Because the TITAN case is sealed to IP67, it handles the damp and dust of an underfloor or locker mount without issue. The RJ45 comms ports drop to IP32 while a cable is connected, so keep any plugged port clear of standing water. Battery locations and tray dimensions vary between Swift model years and trim levels - measure your space and include terminal clearance before ordering rather than going by a brochure measurement.
Charging a Swift from alternator, solar and mains
A Swift charges its leisure battery from three sources: the engine alternator while driving, roof solar through an MPPT, and the mains charger on hook-up. Lithium takes all three faster than the AGM it replaces, so a decent motorway run or a sunny afternoon puts real capacity back rather than a slow overnight trickle.

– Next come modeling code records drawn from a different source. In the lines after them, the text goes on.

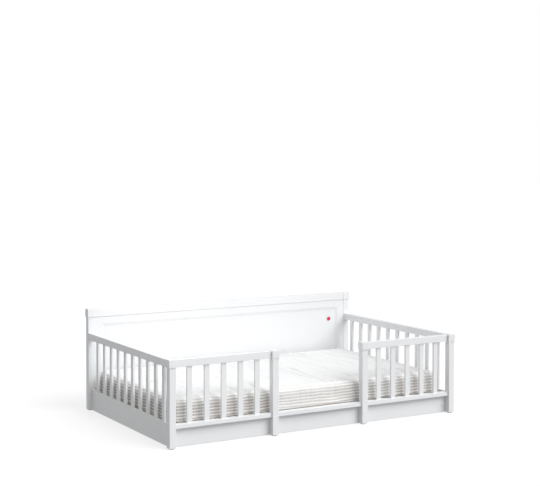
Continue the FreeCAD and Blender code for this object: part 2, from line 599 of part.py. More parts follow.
def make_mattress():
    """A plain mattress, just clear of the slats: rounded corners, a soft top edge, a tighter bottom edge."""
    low = ["-dims.mattress_length / 2 - dims.mattress_shift",
           "-dims.mattress_width / 2 - dims.mattress_forward",
           "dims.slat_top + dims.mattress_clearance"]
    size = ["dims.mattress_length", "dims.mattress_width", "dims.mattress_height"]
    body, last = padded_body("mattress", low, size)
    height = number("dims.mattress_height")
    hair = height / 1000
    roundings = (("corners", hair, height - hair, "dims.mattress_corner"),
                 ("top_edge", height - hair, height + hair, "dims.mattress_top_round"),
                 ("bottom_edge", -hair, hair, "dims.mattress_bottom_round"))
    for label, lowest, highest, radius in roundings:
        doc.recompute()
        names = edges_between(last.Shape, lowest, highest)
        rounded = body.newObject("PartDesign::Fillet", "mattress_" + label)
        rounded.Base = (last, names)
        rounded.setExpression("Radius", radius)
        last = rounded
    body.Tip = last


# ---- assembly, checks and export ----------------------------------------------------------------------

def finish_pieces():
    """Cuts the mortises, grooves and bores, gathers the fittings and names every piece."""
    for name, solids in fittings.items():
        kind = "MultiFuse" if name.endswith("screws") else "Compound"
        blanks[name] = group(kind, name + "_set", solids)
    pieces = {}
    for name, blank in sorted(blanks.items()):
        piece = blank
        if name in cutters:
            tools = cutters[name]
            piece = doc.addObject("Part::Cut", name)
            piece.Base = blank
            piece.Tool = tools[0] if len(tools) == 1 else group("MultiFuse", name + "_tools", tools)
        piece.Label = name
        pieces[name] = piece
    doc.recompute()
    return pieces


def check_pieces(pieces):
    """Stops if any object failed to compute or any piece isn't a valid solid."""
    for thing in doc.Objects:
        if "Invalid" in thing.State or "Error" in thing.State:
            raise RuntimeError(f"{thing.Label} did not compute: {thing.State}")
    for name, piece in pieces.items():
        shape = piece.Shape
        if shape.isNull() or not shape.isValid() or not shape.Solids:
            raise RuntimeError(f"{name} has no valid solid")


def export_pieces(pieces):
    """Writes each piece to its own STEP file."""
    os.makedirs("parts", exist_ok=True)
    for name, piece in pieces.items():
        piece.Shape.exportStep(os.path.join("parts", name + ".step"))


sheet = make_sheet()
make_posts()
for end_side, end_sign in SIDES:
    make_front_guard(end_side, end_sign)
    make_end(end_side, end_sign)
make_front_middle()
make_back()
make_badge()
make_ledger("front", -1)
make_ledger("back", 1)
make_slats()
make_centre_beam()
make_mattress()
all_pieces = finish_pieces()
check_pieces(all_pieces)
export_pieces(all_pieces)
whole = Part.makeCompound([piece.Shape for piece in all_pieces.values()])
print(len(all_pieces), "pieces,", len(whole.Solids), "solids, box", whole.BoundBox)
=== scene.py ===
"""How the low toddler bed looks: painted wood frame, bare pine base, striped soft mattress, round badge.

The two pieces made here, mattress and badge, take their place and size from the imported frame. The order
is: named sizes, node helpers, one function per material, mattress, badge, stage, and the list of calls.
"""

import math

import bmesh
import bpy
import numpy as np
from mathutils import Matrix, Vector


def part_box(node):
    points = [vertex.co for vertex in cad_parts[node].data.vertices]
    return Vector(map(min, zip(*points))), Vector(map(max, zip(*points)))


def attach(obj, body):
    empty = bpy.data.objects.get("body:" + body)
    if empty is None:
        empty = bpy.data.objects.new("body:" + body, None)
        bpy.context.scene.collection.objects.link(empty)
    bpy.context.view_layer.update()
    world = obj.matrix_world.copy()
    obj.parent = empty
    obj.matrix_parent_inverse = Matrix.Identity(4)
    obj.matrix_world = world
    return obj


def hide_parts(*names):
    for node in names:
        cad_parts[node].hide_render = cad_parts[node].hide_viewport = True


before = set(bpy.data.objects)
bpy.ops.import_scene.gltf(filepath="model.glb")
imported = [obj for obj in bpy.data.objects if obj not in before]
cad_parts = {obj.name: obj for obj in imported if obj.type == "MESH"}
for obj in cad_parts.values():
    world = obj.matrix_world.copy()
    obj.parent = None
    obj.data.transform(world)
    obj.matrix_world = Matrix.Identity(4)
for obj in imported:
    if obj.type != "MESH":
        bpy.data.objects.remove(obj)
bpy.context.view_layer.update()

# ---------------------------------------------------------------- camera and light, metres and degrees
CAMERA_PLACE = (-4.0506, -7.0558, 1.7125)
CAMERA_TILT = 88.566
CAMERA_TURN = -29.907
CAMERA_LENS = 81.48
SENSOR_WIDTH = 36.0
CAMERA_SHIFT = -0.1065

KEY_FROM = (0.65, -1.0, 1.13)
KEY_SPREAD = 42.0
KEY_STRENGTH = 2.24
SKY_ABOVE = 0.64
SKY_BELOW = 0.37
SKY_TILT = 0.27
INNER_PLACE = (-0.95, -0.2, 1.2)
INNER_AIM = (0.9, -0.45, 0.25)
INNER_SIZE = (1.6, 0.8)
INNER_POWER = 3.4
FLOOR_GLOW = 0.7
FLOOR_RADIUS = 60.0

# ---------------------------------------------------------------- shared numbers
WHITE = (1.0, 1.0, 1.0, 1.0)
MOST_NOISE = (0.3, 0.7)  # nearly all values of a noise texture
HAIR = 1e-4  # a length too small to see, metres

# ---------------------------------------------------------------- mattress, metres
INSET_ALONG = 0.005
INSET_ACROSS = 0.001
TOP_INSET = 0.005
CORNER_ROUNDING = 0.050
TOP_ROUNDING = 0.042
BOTTOM_ROUNDING = 0.005
VOXEL = 0.016
CLOTH_PRESSURE = 4.0
CLOTH_QUALITY = 5
CLOTH_FRAMES = 20
PINNED_HEIGHT = 0.008
SWELL_CAP = 0.006
SEAM_HEIGHT = 0.142

# ---------------------------------------------------------------- stripes of the mattress border
# Pitches, wanders, places and edges are in metres. A share of 1 is full greige, and 0 is white.
# An edge is the stretch over which an effect comes in or goes out.
STRIPE_PITCH = 0.0186
SLOW_WANDER = 0.004
QUICK_WANDER = 0.0013
TUCK_PITCH = 0.021
TUCK_WANDER = 0.03
TUCK_SHARE = 0.72
# Painted light: in the opening of the front guard the stripes are made paler, where more light reaches the
# border.
FRONT_EDGE = (-0.1, 0.1)
ENTRY_MIDDLE = -0.045
ENTRY_EDGE = (0.19, 0.29)
ENTRY_PAINTED_LIGHT_LOSS = 0.42
# Painted light: towards the right end the stripes are made paler, where more light falls on the border.
RIGHT_EDGE = (0.2, 0.45)
RIGHT_PAINTED_LIGHT_SHARE = 0.82
SEAM_FADE = 0.05
SEAM_SHARE = 0.35

# ---------------------------------------------------------------- creases of the mattress cover, metres
# A pair holds the smallest and the largest random value. Gathers start at the seam, creases lie on top.
WRINKLE_SEED = 11
SLANT_SPREAD = 0.12
GATHER_MARGIN = 0.07
GATHER_SPACING = (0.065, 0.115)
GATHER_WIDTH = (0.009, 0.015)
GATHER_BEND = 0.25
LONG_SIDE_REACH = 0.42
LONG_SIDE_DEPTH = 0.0125
SHORT_SIDE_REACH = 0.22
SHORT_SIDE_DEPTH = 0.0060
CREASE_COUNT = 24
CREASE_MARGIN = 0.12
CREASE_MIDDLE = (-0.25, 0.42)
CREASE_REACH = (0.12, 0.26)
CREASE_WIDTH = (0.009, 0.016)
CREASE_DEPTH = (0.0035, 0.0090)
CREASE_BEND = 0.3
ROLL_INWARD = 0.095
ROLL_WIDTH = 0.040
ROLL_DEPTH = 0.0035
FRONT_ROLL_DEPTH = 0.0060
LUMP_HEIGHT = 0.0013
SEAM_DIP = 0.0022
SEAM_DIP_WIDTH = 0.005

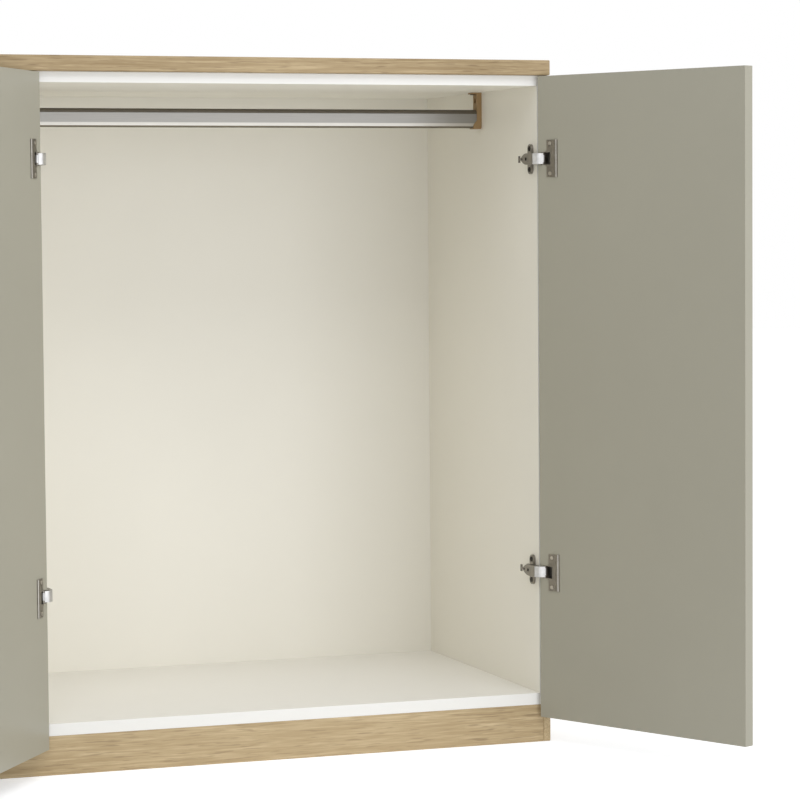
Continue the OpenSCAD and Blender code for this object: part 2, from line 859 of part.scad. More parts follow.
// A cup with its flange, drawn on the closed door with its middle at height 0. Its
// well takes the arm. A rounded rib runs along the far edge of the flange.
module hinge_cup() {
    face = -front_gap;
    top = face + cup_flange_thickness;
    h = cup_flange_height / 2;
    well = cup_well / 2;
    edge = door_overlay - flange_edge;
    shoulder = well + 3;
    difference() {
        union() {
            difference() {
                union() {
                    cup_space(face);
                    board([edge - flange_depth, face, -h], [edge, top, h]);
                    board([edge, face, -shoulder], [edge + 2, top, shoulder]);
                }
                intersection() {
                    bar_y(cup_u, 0, face - cup_hollow_depth, face + 3, cup_diameter / 2 - cup_wall);
                    board([edge - 7.5, face - cup_depth, -well], [edge + 20, face + 3, well]);
                }
            }
            intersection() {
                translate([edge - rib_distance, top - 2.2, -h]) cylinder(h = 2 * h, r = 3.4);
                board([edge - flange_depth, face, -h], [edge, top + 2, h]);
            }
            intersection() {
                cup_space(face);
                for (side = [0, 1])
                    mirror([0, 0, side])
                        translate([pin_b_closed[0], pin_b_closed[1], link_narrow_height / 2 + link_gap])
                        cylinder(h = 12, r = cup_ear_radius);
            }
        }
        for (side = [-1, 1]) {
            z = side * cup_screw_spacing / 2;
            bar_y(cup_screw_u, z, face - 1, face + 3, cup_screw_radius);
            bar_y(cup_screw_u, z, top - cup_screw_sink, face + 3, cup_screw_head_radius + 0.8);
        }
        translate([pin_b_closed[0], pin_b_closed[1], -8.8])
            cylinder(h = 17.6, r = pin_radius + pin_clearance);
    }
}

module hinge_cups_left() {
    color(nickel) for (z = hinge_heights)
        at_left() with_door(left_door_rest_angle) translate([0, 0, z]) hinge_cup();
}

module hinge_cups_right() {
    color(nickel) for (z = hinge_heights)
        at_right() with_door(right_door_rest_angle) translate([0, 0, z]) hinge_cup();
}

// The shank of a cup screw, or its bore, up to the given depth.
module cup_screw_shank(side, top) {
    z = side * cup_screw_spacing / 2;
    bar_y(cup_screw_u, z, -front_gap - cup_screw_length, top, cup_screw_radius);
}

// The two screws of a cup, with their heads sunk in the flange.
module cup_screw_pair() {
    u = cup_screw_u;
    y0 = -front_gap + cup_flange_thickness - cup_screw_sink;
    for (side = [-1, 1]) {
        z = side * cup_screw_spacing / 2;
        cup_screw_shank(side, y0);
        difference() {
            bar_y(u, z, y0, y0 + 1.2, cup_screw_head_radius);
            board([u - 1.8, y0 + 0.5, z - 0.45], [u + 1.8, y0 + 2, z + 0.45]);
            board([u - 0.45, y0 + 0.5, z - 1.8], [u + 0.45, y0 + 2, z + 1.8]);
        }
    }
}

module cup_screws_left() {
    color(zinc) for (z = hinge_heights)
        at_left() with_door(left_door_rest_angle) translate([0, 0, z]) cup_screw_pair();
}

module cup_screws_right() {
    color(zinc) for (z = hinge_heights)
        at_right() with_door(right_door_rest_angle) translate([0, 0, z]) cup_screw_pair();
}

// A door with the bores for its two cups, drawn closed.
module door() {
    face = -front_gap;
    difference() {
        board(
            [door_overlay - door_width, face - front_thickness, fronts_bottom],
            [door_overlay, face, fronts_top]);
        for (z = hinge_heights) {
            translate([0, 0, z]) cup_space(face + 1);
            for (side = [-1, 1])
                translate([0, 0, z]) cup_screw_shank(side, face + 1);
        }
    }
}

module door_left() {
    color(lacquer) at_left() with_door(left_door_rest_angle) door();
}

module door_right() {
    color(lacquer) at_right() with_door(right_door_rest_angle) door();
}

// Drawers are counted from the bottom.
function drawer_z(i) = fronts_bottom + i * drawer_pitch;
function drawer_box_z(i) = drawer_z(i) + drawer_box_lift;
function drawer_runner_height(i) = drawer_box_z(i) + drawer_box_height / 2;

module drawer_front(i) {
    m = drawer_front_margin;
    color(lacquer) board(
        [left_end + m, box_front_y - front_thickness, drawer_z(i)],
        [niche_left - m, box_front_y, drawer_z(i) + drawer_front_height]);
}

// The bottom of a drawer, and the groove that takes it.
module drawer_floor(i) {
    t = drawer_board_thickness;
    g = drawer_groove_depth;
    z = drawer_box_z(i) + drawer_bottom_lift;
    board(
        [box_left + t - g, box_front_y, z],
        [box_right - t + g, box_front_y + drawer_box_length, z + drawer_bottom_thickness]);
}

module drawer_sides(i) {
    t = drawer_board_thickness;
    z = drawer_box_z(i);
    color(drawer_wood) difference() {
        for (x = [box_left, box_right - t])
            board([x, box_front_y, z], [x + t, box_front_y + drawer_box_length, z + drawer_box_height]);
        drawer_floor(i);
    }
}

module drawer_back(i) {
    t = drawer_board_thickness;
    z = drawer_box_z(i);
    y1 = box_front_y + drawer_box_length;
    color(drawer_wood) board(
        [box_left + t, y1 - t, z + drawer_bottom_lift + drawer_bottom_thickness],
        [box_right - t, y1, z + drawer_box_height - 8]);
}

module drawer_bottom(i) {
    color(drawer_wood) drawer_floor(i);
}

// The runner member on the left of a drawer, from the box side outwards.
module drawer_slide(i) {
    m = runner_member / 2;
    s = runner_sheet;
    x0 = runner_sheet + 1.6;
    translate([drawer_left, 0, drawer_runner_height(i)]) {
        board([runner_space - s, runner_front_y, -m], [runner_space, runner_front_y + runner_length, m]);
        board([x0, runner_front_y, m - s], [runner_space, runner_front_y + runner_length, m]);
        board([x0, runner_front_y, -m], [runner_space, runner_front_y + runner_length, -m + s]);
    }
}

module mirror_in_drawer_bay() {
    children();
    translate([drawer_left + drawer_right, 0, 0]) mirror([1, 0, 0]) children();
}

module drawer_slides(i) {
    color(zinc) mirror_in_drawer_bay() drawer_slide(i);
}

// The runner members fixed to the walls of the drawer bay.
module case_runner(i) {
    h = runner_height / 2;
    s = runner_sheet;
    y1 = runner_front_y + runner_length;
    difference() {
        translate([drawer_left, 0, drawer_runner_height(i)]) {
            board([0, runner_front_y, -h], [s, y1, h]);
            board([0, runner_front_y, h - s], [runner_space - 1, y1, h]);
            board([0, runner_front_y, -h], [runner_space - 1, y1, -h + s]);
        }
        at_drawer_left() at_runner_screws() case_screw_hole();
    }
}

module case_runners() {
    color(zinc) for (i = [0:drawer_count - 1])
        mirror_in_drawer_bay() case_runner(i);
}

module drawer_1_front() { drawer_front(3); }
module drawer_1_sides() { drawer_sides(3); }
module drawer_1_back() { drawer_back(3); }
module drawer_1_bottom() { drawer_bottom(3); }
module drawer_1_slides() { drawer_slides(3); }
module drawer_2_front() { drawer_front(2); }
module drawer_2_sides() { drawer_sides(2); }
module drawer_2_back() { drawer_back(2); }
module drawer_2_bottom() { drawer_bottom(2); }
module drawer_2_slides() { drawer_slides(2); }
module drawer_3_front() { drawer_front(1); }
module drawer_3_sides() { drawer_sides(1); }
module drawer_3_back() { drawer_back(1); }
module drawer_3_bottom() { drawer_bottom(1); }
module drawer_3_slides() { drawer_slides(1); }
module drawer_4_front() { drawer_front(0); }
module drawer_4_sides() { drawer_sides(0); }
module drawer_4_back() { drawer_back(0); }
module drawer_4_bottom() { drawer_bottom(0); }
module drawer_4_slides() { drawer_slides(0); }

oak_top();
hanging_side_left();
hanging_side_right();
hanging_top();
hanging_floor();
hanging_back();
drawer_case_left();
drawer_case_right();
drawer_case_top();
drawer_case_floor();
drawer_case_back();
niche_top();
niche_floor();
niche_back();
niche_shelves();
plinth_front();
plinth_back();
plinth_end_left();
plinth_end_right();
plinth_braces();
hanging_rail();
rail_cap();
rail_brackets();
hinge_plates();
hinge_arms_left();
hinge_arms_right();
arm_screws();
case_runners();
case_screws();
top_screws();
door_left();
hinge_cups_left();
cup_screws_left();
hinge_links_left();
hinge_pins_left();
door_right();
hinge_cups_right();
cup_screws_right();
hinge_links_right();
hinge_pins_right();
drawer_1_front();
drawer_1_sides();
drawer_1_back();
drawer_1_bottom();
drawer_1_slides();
drawer_2_front();
drawer_2_sides();
drawer_2_back();
drawer_2_bottom();
drawer_2_slides();
drawer_3_front();
drawer_3_sides();
drawer_3_back();
drawer_3_bottom();
drawer_3_slides();
drawer_4_front();
drawer_4_sides();
drawer_4_back();
drawer_4_bottom();
drawer_4_slides();
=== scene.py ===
"""Looks of a low cabinet: a hanging bay with two open doors, a niche and four drawers."""

import json
import logging
import math
from dataclasses import dataclass
from enum import Enum
from typing import Callable, Sequence

import bpy
from mathutils import Matrix, Vector

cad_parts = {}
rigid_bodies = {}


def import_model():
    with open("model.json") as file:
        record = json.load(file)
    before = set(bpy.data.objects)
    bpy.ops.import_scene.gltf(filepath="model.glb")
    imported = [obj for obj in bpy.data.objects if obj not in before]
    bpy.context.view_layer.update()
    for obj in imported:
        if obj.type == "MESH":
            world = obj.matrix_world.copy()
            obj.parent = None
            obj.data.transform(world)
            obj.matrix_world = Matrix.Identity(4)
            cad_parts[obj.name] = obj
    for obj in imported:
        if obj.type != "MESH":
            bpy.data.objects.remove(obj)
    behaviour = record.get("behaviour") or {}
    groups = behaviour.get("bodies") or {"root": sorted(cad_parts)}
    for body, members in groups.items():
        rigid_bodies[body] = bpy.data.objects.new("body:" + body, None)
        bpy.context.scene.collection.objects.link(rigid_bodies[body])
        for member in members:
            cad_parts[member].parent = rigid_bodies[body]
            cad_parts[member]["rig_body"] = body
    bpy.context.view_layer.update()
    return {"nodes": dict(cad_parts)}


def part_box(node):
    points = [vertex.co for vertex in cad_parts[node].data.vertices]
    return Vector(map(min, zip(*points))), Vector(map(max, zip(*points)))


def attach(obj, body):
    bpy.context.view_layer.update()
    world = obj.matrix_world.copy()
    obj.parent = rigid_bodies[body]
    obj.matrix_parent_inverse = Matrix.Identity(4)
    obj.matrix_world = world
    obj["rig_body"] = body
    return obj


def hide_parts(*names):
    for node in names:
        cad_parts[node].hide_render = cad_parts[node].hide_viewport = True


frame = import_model()

logging.basicConfig(level=logging.INFO, format="%(message)s")
LOG = logging.getLogger("cabinet")

MM = 0.001
MM_PER_METRE = 1000.0
Pair = tuple[float, float]
Triple = tuple[float, float, float]
Colour = tuple[float, float, float, float]

# A pattern's values rarely leave this band, so what follows it is spread over the band.
NOISE_BAND: Pair = (0.3, 0.7)
# Vertices of a CAD node that lie closer than this are one corner.
CORNER_MM = 0.005
# Facets that meet flatter than this are one flat face.
FLAT_DEGREES = 0.4
# Faces of a board or of another copy that meet sharper than this keep an edge in the shading.
BOARD_EDGE_DEGREES = 50.0
COPY_EDGE_DEGREES = 40.0


class Grain(Enum):
    """The row axis that the wood's grain runs along."""

    ALONG_X = 0
    ALONG_Y = 1
    ALONG_Z = 2


class Side(Enum):
    """The side of the hanging bay that a door hangs on."""

    LEFT = "left"
    RIGHT = "right"

    @property
    def sign(self) -> float:
        """Which way the side panel lies, seen from inside the bay."""
        return 1.0 if self is Side.RIGHT else -1.0


def linear(hex_colour: str) -> Colour:
    """Turns an sRGB hex value into the linear colour that a shader takes.

    Args:
        hex_colour: Six hex digits, with or without a leading hash.

    Returns:
        Linear red, green and blue, and an alpha of 1.
    """
    digits = hex_colour.lstrip("#")
    parts = [int(digits[i : i + 2], 16) / 255 for i in (0, 2, 4)]
    values = [c / 12.92 if c <= 0.04045 else ((c + 0.055) / 1.055) ** 2.4 for c in parts]
    return (values[0], values[1], values[2], 1.0)


def toned(hex_colour: str, factor: float) -> Colour:
    """Gives an sRGB hex colour as a linear one, made darker or lighter by a factor."""
    red, green, blue = (min(1.0, part * factor) for part in linear(hex_colour)[:3])
    return (red, green, blue, 1.0)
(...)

The alternator is where modern Swift bases need a little extra thought. Euro 6E Ford Transit and Fiat Ducato engines both run variable-voltage smart alternators that will not reliably fill a lithium battery on their own. The fix is a DC-DC charger, also called a battery-to-battery charger, wired between the starter battery and the leisure bank. We would fit a Victron Orion every time - it gives the lithium a clean, controlled charge and protects the starter battery from being drawn down. A standard split-charge relay does work and many Swifts already have one, but it is not the most reliable way to charge lithium and some relays cause a backfeed that quietly skims around the top 15% off your usable capacity. Feeding straight off the alternator with no relay and no DC-DC is not something we recommend.
Plan the roof with the solar sizing guide, check your existing charger against the compatibility list, and size the battery around the gap your charging sources cannot cover overnight. Every TITAN carries a custom BMS with a built-in low-temperature heater so it charges safely down to -30C, and comes with a lifetime, fully transferable warranty.